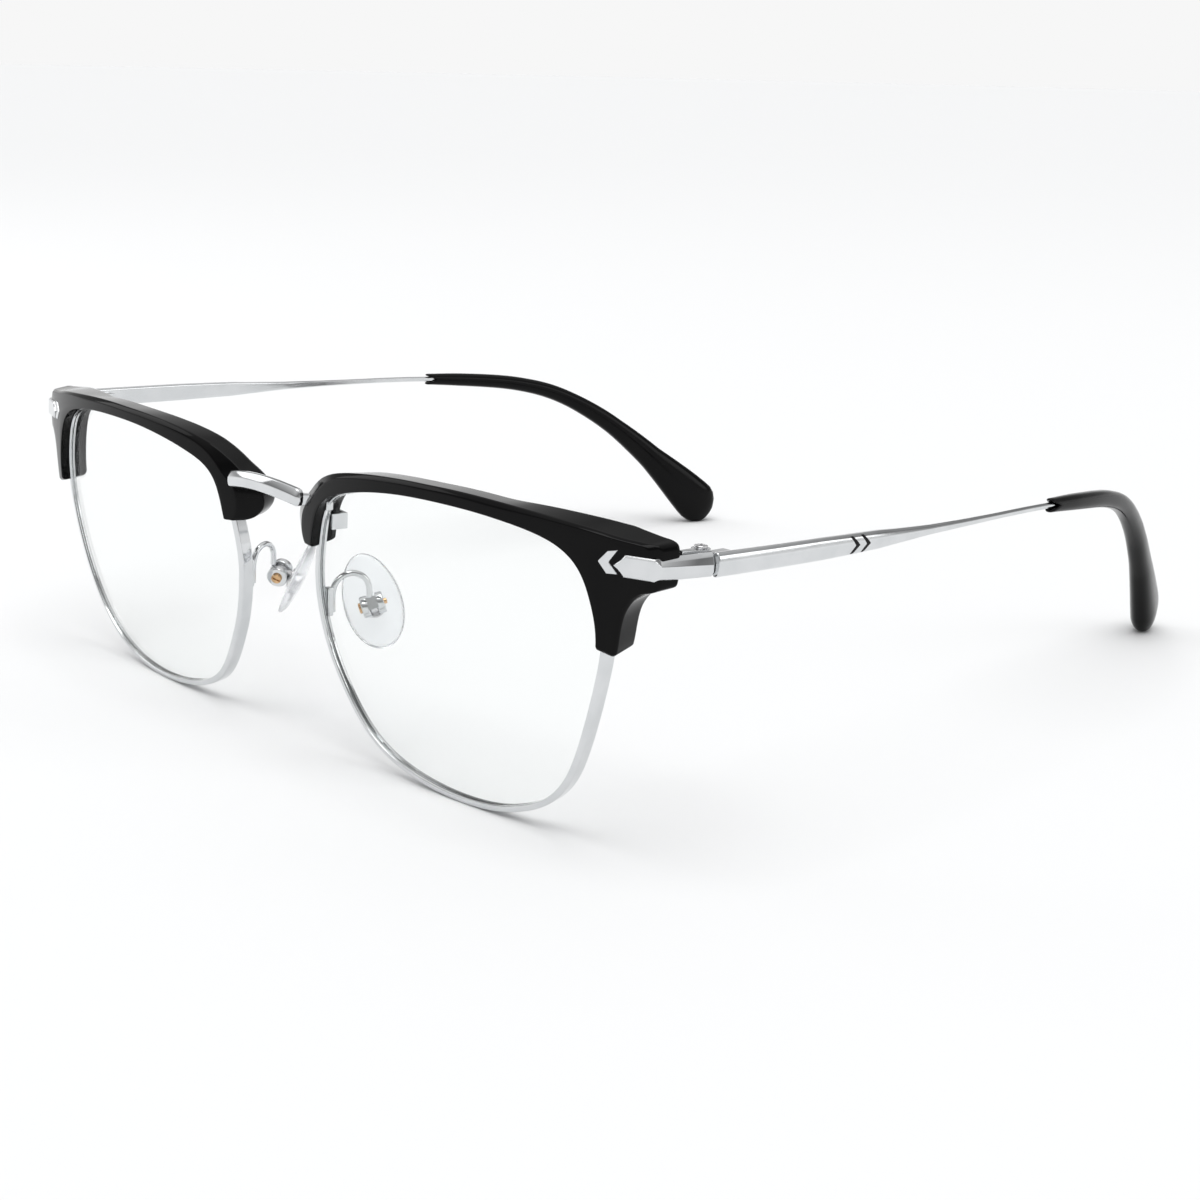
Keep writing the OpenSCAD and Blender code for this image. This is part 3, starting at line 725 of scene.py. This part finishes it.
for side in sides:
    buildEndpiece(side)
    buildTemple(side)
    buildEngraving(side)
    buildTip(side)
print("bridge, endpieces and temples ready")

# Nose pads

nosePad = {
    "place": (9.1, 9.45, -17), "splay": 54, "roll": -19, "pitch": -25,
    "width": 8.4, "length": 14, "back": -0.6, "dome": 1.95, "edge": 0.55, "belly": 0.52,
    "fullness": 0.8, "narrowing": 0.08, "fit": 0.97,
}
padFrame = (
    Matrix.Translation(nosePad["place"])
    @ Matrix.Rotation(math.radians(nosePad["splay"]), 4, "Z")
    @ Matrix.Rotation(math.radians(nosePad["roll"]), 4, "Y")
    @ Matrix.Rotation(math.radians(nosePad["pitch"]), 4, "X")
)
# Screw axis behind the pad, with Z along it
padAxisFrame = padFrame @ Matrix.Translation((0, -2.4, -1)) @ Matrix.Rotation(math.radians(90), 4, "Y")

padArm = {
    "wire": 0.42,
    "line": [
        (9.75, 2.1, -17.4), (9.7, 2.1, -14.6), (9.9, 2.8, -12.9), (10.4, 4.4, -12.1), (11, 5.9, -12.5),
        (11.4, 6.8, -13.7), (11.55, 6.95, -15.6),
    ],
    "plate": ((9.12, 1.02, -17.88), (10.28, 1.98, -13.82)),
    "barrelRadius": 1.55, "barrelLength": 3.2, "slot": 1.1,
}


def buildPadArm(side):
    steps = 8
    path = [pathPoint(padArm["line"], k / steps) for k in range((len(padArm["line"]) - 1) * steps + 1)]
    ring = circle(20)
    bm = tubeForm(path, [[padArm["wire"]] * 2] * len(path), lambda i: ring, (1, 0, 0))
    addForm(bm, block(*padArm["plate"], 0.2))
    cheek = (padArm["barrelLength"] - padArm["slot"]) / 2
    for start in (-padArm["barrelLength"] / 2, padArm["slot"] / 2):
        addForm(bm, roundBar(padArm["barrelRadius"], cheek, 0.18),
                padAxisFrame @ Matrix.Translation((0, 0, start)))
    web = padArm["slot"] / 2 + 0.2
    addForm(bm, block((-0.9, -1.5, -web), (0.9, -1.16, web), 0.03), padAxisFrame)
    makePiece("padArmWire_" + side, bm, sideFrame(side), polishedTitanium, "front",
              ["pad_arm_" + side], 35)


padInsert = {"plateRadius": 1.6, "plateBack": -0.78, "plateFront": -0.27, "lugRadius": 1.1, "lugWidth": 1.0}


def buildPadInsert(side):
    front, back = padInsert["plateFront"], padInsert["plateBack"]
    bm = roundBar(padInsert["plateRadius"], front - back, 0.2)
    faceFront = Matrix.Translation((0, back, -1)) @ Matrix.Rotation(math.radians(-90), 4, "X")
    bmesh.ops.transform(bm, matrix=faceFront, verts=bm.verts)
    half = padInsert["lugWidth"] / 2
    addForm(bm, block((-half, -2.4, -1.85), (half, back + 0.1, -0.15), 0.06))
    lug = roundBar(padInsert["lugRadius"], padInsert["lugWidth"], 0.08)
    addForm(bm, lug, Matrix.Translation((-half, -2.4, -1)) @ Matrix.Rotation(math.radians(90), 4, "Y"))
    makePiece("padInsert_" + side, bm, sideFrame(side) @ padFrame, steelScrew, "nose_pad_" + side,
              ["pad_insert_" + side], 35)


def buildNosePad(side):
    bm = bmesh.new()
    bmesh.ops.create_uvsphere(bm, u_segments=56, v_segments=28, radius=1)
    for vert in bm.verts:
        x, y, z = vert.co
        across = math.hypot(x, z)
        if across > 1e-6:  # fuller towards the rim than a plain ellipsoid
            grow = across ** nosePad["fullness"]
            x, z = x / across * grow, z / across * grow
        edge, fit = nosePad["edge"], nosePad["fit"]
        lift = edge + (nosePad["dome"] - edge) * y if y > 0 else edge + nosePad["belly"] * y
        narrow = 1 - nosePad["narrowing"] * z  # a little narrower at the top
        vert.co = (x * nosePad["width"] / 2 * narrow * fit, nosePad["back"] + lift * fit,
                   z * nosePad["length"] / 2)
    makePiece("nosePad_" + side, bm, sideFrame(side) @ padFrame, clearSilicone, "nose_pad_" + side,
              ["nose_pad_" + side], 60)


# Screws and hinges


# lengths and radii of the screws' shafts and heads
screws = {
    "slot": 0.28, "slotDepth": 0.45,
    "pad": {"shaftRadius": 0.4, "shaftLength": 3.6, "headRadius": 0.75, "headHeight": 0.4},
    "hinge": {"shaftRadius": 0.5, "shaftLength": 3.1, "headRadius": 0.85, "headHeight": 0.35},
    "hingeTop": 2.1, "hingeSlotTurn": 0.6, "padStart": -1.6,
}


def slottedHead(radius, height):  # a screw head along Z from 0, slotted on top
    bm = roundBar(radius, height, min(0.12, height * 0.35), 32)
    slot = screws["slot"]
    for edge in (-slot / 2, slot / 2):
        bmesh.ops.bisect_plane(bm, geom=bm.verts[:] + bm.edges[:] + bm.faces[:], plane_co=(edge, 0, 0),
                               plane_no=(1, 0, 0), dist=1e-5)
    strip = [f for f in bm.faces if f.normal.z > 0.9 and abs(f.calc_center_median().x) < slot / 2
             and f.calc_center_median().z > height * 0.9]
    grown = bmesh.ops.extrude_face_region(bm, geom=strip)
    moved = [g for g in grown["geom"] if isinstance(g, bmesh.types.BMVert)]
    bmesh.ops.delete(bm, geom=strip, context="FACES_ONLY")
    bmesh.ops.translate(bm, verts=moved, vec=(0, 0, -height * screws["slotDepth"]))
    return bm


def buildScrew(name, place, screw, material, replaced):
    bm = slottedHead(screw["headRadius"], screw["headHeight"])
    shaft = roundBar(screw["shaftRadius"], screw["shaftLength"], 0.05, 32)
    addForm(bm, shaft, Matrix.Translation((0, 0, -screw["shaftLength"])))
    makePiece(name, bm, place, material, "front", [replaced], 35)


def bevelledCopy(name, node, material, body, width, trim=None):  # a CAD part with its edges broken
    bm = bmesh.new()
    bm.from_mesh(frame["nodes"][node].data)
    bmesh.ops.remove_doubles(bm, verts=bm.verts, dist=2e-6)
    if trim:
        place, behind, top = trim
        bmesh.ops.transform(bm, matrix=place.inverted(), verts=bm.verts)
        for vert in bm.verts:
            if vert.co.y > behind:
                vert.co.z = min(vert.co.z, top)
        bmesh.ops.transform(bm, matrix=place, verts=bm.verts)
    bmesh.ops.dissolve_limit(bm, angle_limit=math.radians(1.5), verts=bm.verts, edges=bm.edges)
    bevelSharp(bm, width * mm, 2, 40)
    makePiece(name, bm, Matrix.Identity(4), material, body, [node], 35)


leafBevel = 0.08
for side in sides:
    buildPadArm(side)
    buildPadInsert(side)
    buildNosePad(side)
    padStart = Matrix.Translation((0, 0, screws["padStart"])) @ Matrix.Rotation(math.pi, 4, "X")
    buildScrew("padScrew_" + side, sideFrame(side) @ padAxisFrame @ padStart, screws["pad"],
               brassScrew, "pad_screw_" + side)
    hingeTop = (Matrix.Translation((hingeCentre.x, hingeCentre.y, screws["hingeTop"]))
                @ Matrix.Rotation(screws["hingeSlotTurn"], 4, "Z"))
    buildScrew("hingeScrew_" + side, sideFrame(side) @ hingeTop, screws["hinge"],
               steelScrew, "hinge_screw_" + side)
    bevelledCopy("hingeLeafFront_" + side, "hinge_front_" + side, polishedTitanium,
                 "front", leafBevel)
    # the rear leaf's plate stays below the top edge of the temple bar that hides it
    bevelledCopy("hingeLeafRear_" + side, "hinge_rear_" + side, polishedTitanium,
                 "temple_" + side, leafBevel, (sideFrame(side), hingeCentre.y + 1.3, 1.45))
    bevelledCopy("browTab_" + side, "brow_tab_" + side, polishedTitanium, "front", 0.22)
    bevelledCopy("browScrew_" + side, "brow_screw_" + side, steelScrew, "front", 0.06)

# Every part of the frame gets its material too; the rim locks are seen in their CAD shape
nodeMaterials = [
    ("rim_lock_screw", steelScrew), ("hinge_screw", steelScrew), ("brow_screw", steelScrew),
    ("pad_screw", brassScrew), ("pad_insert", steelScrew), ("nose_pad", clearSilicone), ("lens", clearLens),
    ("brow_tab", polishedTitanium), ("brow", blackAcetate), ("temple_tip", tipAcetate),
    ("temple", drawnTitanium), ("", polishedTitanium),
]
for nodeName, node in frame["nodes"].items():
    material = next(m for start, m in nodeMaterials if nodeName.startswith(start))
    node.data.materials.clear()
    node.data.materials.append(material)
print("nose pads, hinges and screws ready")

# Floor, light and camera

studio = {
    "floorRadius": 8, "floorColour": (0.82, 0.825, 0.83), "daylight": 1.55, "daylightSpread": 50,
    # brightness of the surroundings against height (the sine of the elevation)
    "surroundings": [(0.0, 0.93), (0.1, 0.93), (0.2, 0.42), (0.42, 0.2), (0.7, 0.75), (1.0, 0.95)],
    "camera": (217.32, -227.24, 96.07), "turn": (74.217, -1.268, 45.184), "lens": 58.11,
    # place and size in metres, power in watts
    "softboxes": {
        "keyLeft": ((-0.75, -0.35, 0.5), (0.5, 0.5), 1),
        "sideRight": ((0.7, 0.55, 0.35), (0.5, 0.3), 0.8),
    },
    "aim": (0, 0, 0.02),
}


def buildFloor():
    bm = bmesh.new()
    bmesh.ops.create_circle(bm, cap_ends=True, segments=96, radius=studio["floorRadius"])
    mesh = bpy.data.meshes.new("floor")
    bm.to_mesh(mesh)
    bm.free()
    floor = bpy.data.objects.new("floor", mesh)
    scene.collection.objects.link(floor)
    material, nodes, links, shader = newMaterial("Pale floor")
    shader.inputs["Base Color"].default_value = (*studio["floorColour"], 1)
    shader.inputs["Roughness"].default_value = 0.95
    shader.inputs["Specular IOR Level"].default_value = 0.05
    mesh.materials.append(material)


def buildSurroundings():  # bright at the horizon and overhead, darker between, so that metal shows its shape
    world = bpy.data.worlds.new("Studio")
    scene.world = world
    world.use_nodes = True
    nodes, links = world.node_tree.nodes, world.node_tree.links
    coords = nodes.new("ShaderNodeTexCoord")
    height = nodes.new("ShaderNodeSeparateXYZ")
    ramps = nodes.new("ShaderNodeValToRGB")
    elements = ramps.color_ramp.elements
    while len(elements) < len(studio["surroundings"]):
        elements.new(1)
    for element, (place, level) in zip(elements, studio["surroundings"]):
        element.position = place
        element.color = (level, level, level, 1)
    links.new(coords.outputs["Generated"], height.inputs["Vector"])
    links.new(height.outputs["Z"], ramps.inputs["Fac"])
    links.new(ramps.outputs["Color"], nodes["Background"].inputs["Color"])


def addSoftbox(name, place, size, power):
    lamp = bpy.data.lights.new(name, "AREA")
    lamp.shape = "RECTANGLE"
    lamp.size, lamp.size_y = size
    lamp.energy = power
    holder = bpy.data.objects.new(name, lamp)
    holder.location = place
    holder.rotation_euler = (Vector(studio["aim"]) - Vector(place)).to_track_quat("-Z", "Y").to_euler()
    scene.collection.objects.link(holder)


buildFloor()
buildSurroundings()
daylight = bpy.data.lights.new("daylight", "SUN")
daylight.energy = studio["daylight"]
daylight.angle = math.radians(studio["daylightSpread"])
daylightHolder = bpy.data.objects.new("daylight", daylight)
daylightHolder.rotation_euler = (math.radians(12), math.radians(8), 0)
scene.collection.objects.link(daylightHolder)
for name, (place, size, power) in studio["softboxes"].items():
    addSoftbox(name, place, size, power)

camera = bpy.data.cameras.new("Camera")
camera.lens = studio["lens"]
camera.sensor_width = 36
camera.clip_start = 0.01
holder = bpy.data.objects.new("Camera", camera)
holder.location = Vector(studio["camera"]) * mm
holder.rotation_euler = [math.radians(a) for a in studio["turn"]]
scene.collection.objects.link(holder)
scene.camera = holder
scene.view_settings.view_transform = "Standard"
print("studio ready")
▬▬▬▬▬▬
• [PROBLEM STATEMENT]
Print only the lines from the top of the data above down to the line holding "padAxisFrame = padFrame", inclusive.

• [OUTPUT BELOW]
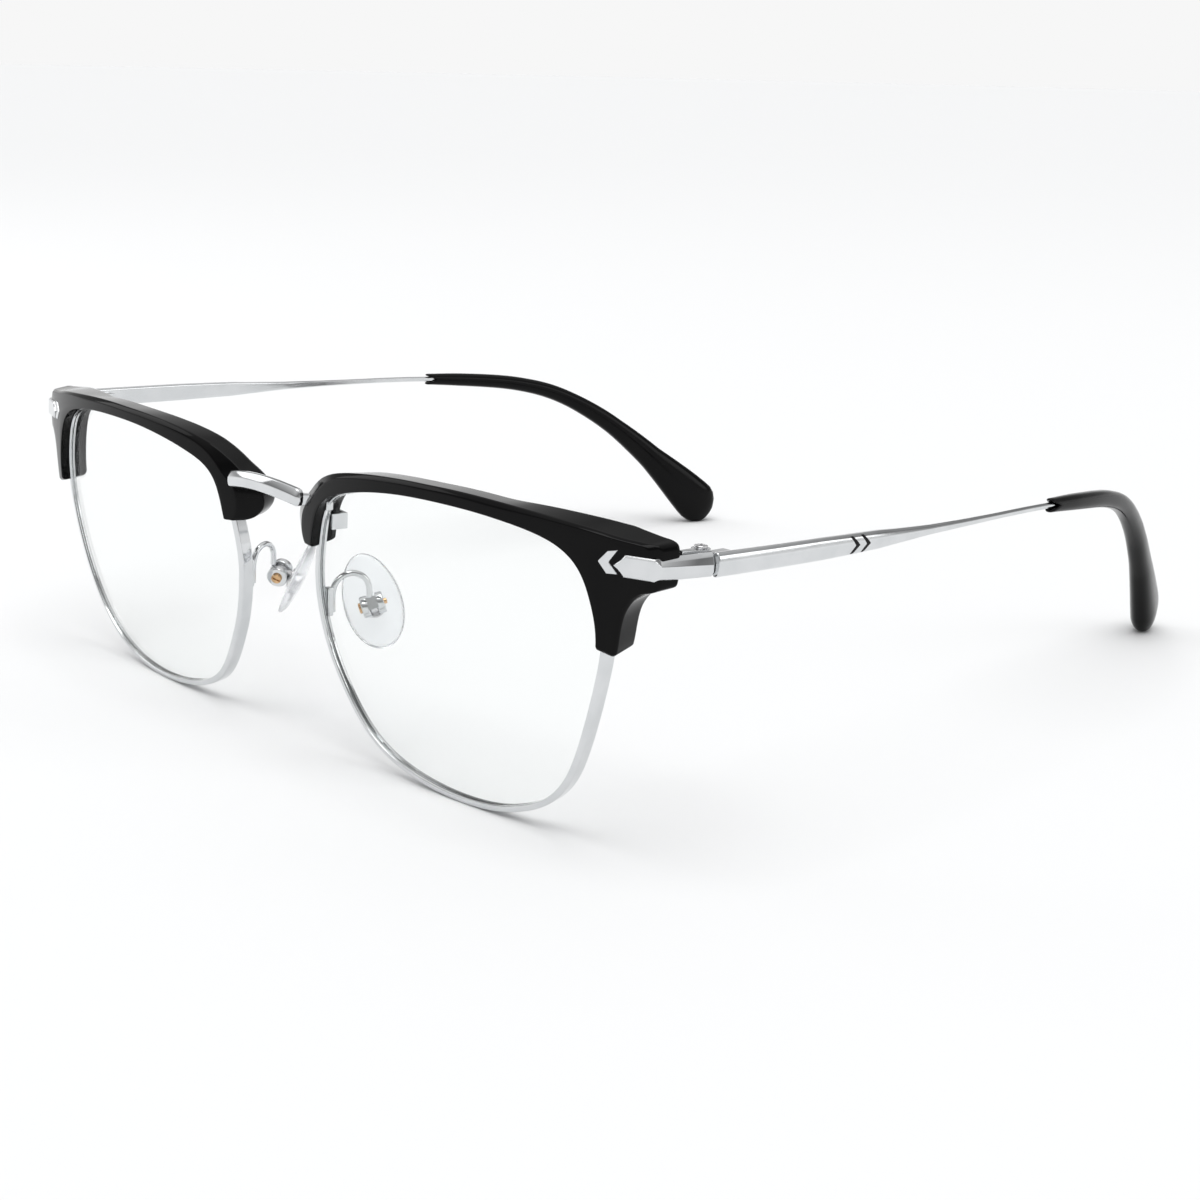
Keep writing the OpenSCAD and Blender code for this image. This is part 3, starting at line 725 of scene.py. This part finishes it.
for side in sides:
    buildEndpiece(side)
    buildTemple(side)
    buildEngraving(side)
    buildTip(side)
print("bridge, endpieces and temples ready")

# Nose pads

nosePad = {
    "place": (9.1, 9.45, -17), "splay": 54, "roll": -19, "pitch": -25,
    "width": 8.4, "length": 14, "back": -0.6, "dome": 1.95, "edge": 0.55, "belly": 0.52,
    "fullness": 0.8, "narrowing": 0.08, "fit": 0.97,
}
padFrame = (
    Matrix.Translation(nosePad["place"])
    @ Matrix.Rotation(math.radians(nosePad["splay"]), 4, "Z")
    @ Matrix.Rotation(math.radians(nosePad["roll"]), 4, "Y")
    @ Matrix.Rotation(math.radians(nosePad["pitch"]), 4, "X")
)
# Screw axis behind the pad, with Z along it
padAxisFrame = padFrame @ Matrix.Translation((0, -2.4, -1)) @ Matrix.Rotation(math.radians(90), 4, "Y")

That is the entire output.